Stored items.
__________
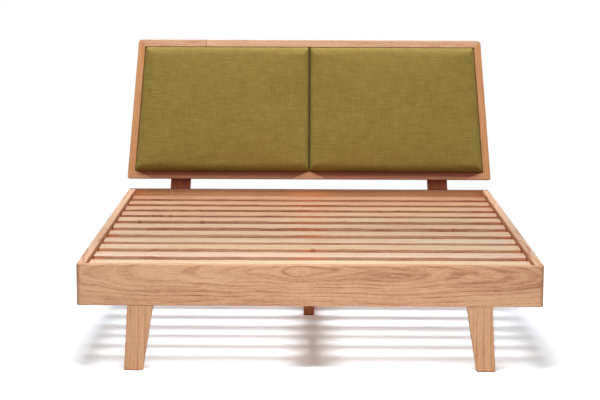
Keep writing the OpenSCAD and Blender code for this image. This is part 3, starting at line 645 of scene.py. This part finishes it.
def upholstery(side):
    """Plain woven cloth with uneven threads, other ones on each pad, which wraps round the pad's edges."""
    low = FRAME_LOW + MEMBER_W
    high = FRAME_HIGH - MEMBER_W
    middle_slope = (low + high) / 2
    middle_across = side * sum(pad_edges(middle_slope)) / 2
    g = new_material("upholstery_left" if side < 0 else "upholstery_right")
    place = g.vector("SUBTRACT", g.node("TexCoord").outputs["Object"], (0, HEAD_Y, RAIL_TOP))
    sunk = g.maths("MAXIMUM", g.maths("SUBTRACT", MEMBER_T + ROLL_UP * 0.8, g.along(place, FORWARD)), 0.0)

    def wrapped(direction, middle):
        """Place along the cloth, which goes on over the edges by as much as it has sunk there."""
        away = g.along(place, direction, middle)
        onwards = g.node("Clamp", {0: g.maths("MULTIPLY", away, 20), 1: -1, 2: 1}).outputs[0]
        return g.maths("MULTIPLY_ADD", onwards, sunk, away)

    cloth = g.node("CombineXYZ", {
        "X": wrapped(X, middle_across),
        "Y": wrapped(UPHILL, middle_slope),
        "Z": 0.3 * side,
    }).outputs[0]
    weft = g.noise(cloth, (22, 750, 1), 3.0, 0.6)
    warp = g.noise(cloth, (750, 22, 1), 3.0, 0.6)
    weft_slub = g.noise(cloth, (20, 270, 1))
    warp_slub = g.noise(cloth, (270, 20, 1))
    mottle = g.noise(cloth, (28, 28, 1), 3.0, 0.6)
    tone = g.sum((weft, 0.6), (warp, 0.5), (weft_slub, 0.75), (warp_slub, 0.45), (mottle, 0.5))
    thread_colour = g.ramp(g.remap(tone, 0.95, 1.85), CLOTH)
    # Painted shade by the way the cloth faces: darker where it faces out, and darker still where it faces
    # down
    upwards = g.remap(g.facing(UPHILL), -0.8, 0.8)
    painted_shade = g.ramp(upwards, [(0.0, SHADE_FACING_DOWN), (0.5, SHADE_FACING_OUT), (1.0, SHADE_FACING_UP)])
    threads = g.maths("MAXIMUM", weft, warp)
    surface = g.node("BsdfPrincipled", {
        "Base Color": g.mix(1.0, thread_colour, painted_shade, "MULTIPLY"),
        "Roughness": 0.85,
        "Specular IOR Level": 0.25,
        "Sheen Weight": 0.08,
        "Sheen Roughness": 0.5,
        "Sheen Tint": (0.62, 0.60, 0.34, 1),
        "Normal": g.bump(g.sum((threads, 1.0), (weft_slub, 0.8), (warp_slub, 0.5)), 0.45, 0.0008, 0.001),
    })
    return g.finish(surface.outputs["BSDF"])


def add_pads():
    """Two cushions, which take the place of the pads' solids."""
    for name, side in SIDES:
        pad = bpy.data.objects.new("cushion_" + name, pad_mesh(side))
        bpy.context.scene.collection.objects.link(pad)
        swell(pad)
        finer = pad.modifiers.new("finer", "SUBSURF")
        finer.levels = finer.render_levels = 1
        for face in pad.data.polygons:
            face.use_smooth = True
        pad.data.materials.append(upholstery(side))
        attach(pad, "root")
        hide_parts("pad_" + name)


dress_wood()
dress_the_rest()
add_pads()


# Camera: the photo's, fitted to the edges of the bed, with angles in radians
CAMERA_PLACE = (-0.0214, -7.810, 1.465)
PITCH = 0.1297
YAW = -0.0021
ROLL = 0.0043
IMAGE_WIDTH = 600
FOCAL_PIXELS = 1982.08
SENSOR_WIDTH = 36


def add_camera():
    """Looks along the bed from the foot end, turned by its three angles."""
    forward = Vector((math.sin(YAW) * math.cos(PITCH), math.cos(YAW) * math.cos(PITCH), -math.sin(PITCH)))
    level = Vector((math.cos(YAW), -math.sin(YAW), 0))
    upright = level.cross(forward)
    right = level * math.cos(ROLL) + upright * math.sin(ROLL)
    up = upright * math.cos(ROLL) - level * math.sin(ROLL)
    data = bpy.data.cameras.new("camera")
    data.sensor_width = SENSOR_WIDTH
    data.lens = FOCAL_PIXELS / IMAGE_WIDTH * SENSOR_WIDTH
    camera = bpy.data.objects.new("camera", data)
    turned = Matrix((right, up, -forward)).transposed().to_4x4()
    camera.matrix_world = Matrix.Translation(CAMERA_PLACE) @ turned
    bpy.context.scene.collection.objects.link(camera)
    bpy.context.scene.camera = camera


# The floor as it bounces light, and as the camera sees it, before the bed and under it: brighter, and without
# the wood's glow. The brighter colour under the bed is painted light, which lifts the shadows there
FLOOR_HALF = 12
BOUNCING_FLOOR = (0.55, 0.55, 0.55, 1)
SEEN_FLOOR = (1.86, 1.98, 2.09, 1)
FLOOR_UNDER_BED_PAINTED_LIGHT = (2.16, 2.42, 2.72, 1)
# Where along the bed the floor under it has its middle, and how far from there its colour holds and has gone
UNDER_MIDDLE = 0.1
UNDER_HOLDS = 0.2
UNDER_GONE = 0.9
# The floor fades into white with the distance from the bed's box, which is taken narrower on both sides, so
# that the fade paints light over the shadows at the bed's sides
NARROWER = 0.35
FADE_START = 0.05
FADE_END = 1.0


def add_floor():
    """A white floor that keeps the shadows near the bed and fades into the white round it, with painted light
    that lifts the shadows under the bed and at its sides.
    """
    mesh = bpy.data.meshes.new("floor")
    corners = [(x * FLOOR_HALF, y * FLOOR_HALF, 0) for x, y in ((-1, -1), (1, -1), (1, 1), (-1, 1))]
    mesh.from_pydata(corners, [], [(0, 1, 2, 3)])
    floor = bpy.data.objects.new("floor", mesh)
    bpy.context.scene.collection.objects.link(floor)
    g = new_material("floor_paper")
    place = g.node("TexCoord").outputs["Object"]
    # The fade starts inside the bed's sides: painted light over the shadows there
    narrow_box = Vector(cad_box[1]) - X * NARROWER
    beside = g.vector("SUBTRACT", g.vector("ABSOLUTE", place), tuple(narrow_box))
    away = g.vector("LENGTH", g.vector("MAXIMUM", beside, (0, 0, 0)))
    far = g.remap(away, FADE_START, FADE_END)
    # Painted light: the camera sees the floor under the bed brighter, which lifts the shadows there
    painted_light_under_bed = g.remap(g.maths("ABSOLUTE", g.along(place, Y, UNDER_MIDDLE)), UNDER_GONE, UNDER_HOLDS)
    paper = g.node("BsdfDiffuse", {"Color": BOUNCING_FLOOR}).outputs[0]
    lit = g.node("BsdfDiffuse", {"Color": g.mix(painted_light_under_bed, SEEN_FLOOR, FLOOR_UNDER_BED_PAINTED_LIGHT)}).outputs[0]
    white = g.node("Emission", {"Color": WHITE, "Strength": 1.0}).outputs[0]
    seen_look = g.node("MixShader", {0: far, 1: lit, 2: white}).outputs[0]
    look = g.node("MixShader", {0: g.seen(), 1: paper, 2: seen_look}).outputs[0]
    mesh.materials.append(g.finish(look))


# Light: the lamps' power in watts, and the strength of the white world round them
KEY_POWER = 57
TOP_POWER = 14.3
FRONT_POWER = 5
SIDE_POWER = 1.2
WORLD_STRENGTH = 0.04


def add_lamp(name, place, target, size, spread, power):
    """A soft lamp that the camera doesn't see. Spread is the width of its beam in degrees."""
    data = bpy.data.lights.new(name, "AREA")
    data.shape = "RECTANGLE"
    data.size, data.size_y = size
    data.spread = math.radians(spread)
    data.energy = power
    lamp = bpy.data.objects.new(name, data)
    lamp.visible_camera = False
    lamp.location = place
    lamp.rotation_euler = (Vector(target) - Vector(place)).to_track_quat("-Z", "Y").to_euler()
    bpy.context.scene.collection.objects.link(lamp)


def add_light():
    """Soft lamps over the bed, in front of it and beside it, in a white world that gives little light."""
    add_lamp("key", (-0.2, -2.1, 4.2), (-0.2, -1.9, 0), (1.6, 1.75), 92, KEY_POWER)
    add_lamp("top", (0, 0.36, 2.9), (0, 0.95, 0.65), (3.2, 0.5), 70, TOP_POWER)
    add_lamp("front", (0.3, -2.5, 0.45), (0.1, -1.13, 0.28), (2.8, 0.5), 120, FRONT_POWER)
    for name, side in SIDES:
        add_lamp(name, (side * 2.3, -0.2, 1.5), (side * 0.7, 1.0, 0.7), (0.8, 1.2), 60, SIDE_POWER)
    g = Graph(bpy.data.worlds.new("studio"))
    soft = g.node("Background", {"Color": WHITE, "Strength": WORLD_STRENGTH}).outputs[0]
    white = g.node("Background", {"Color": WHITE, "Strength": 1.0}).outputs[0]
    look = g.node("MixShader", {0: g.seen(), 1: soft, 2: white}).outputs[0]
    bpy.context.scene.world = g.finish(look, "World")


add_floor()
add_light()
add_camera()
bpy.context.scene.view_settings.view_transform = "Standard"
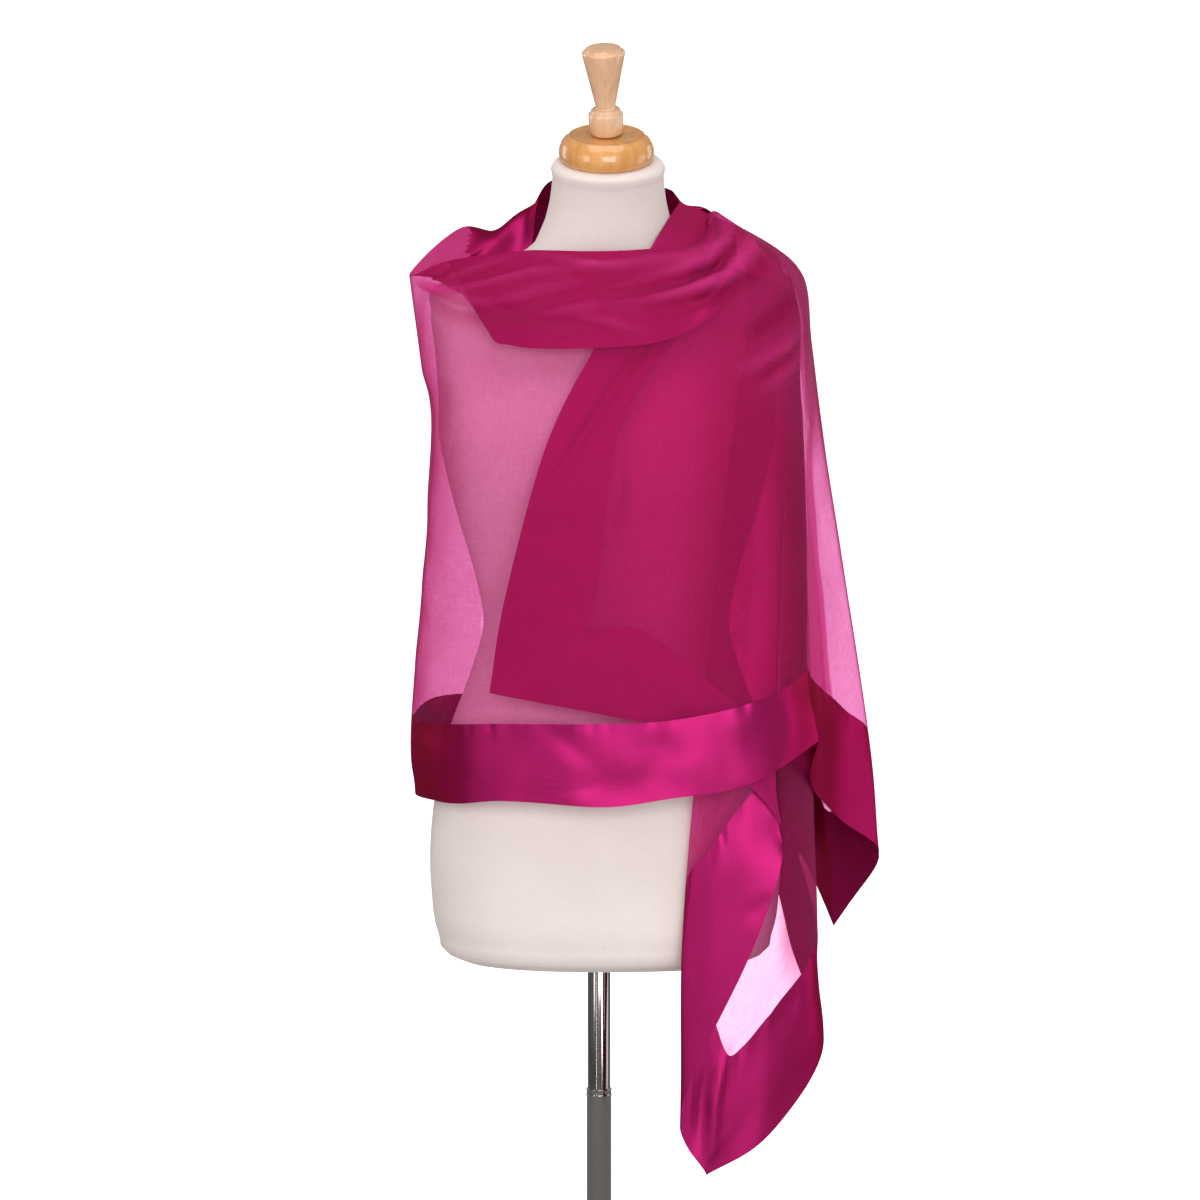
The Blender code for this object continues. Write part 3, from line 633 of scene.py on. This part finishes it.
__________
TASK DIRECTIONS.
Look above and return each line of the records exactly, from the very first through the line with "g.along(place, FORWARD)), 0.0)", both included.

RESPONSE.
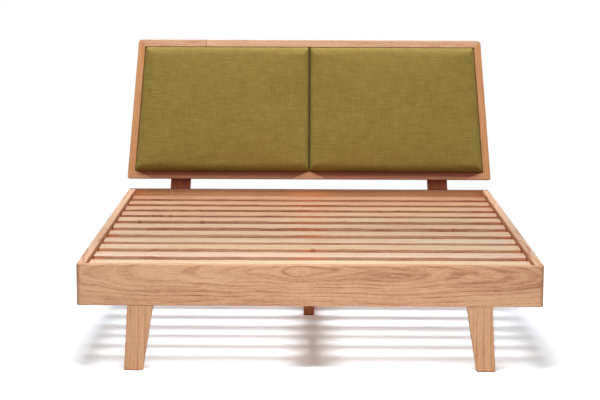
Keep writing the OpenSCAD and Blender code for this image. This is part 3, starting at line 645 of scene.py. This part finishes it.
def upholstery(side):
    """Plain woven cloth with uneven threads, other ones on each pad, which wraps round the pad's edges."""
    low = FRAME_LOW + MEMBER_W
    high = FRAME_HIGH - MEMBER_W
    middle_slope = (low + high) / 2
    middle_across = side * sum(pad_edges(middle_slope)) / 2
    g = new_material("upholstery_left" if side < 0 else "upholstery_right")
    place = g.vector("SUBTRACT", g.node("TexCoord").outputs["Object"], (0, HEAD_Y, RAIL_TOP))
    sunk = g.maths("MAXIMUM", g.maths("SUBTRACT", MEMBER_T + ROLL_UP * 0.8, g.along(place, FORWARD)), 0.0)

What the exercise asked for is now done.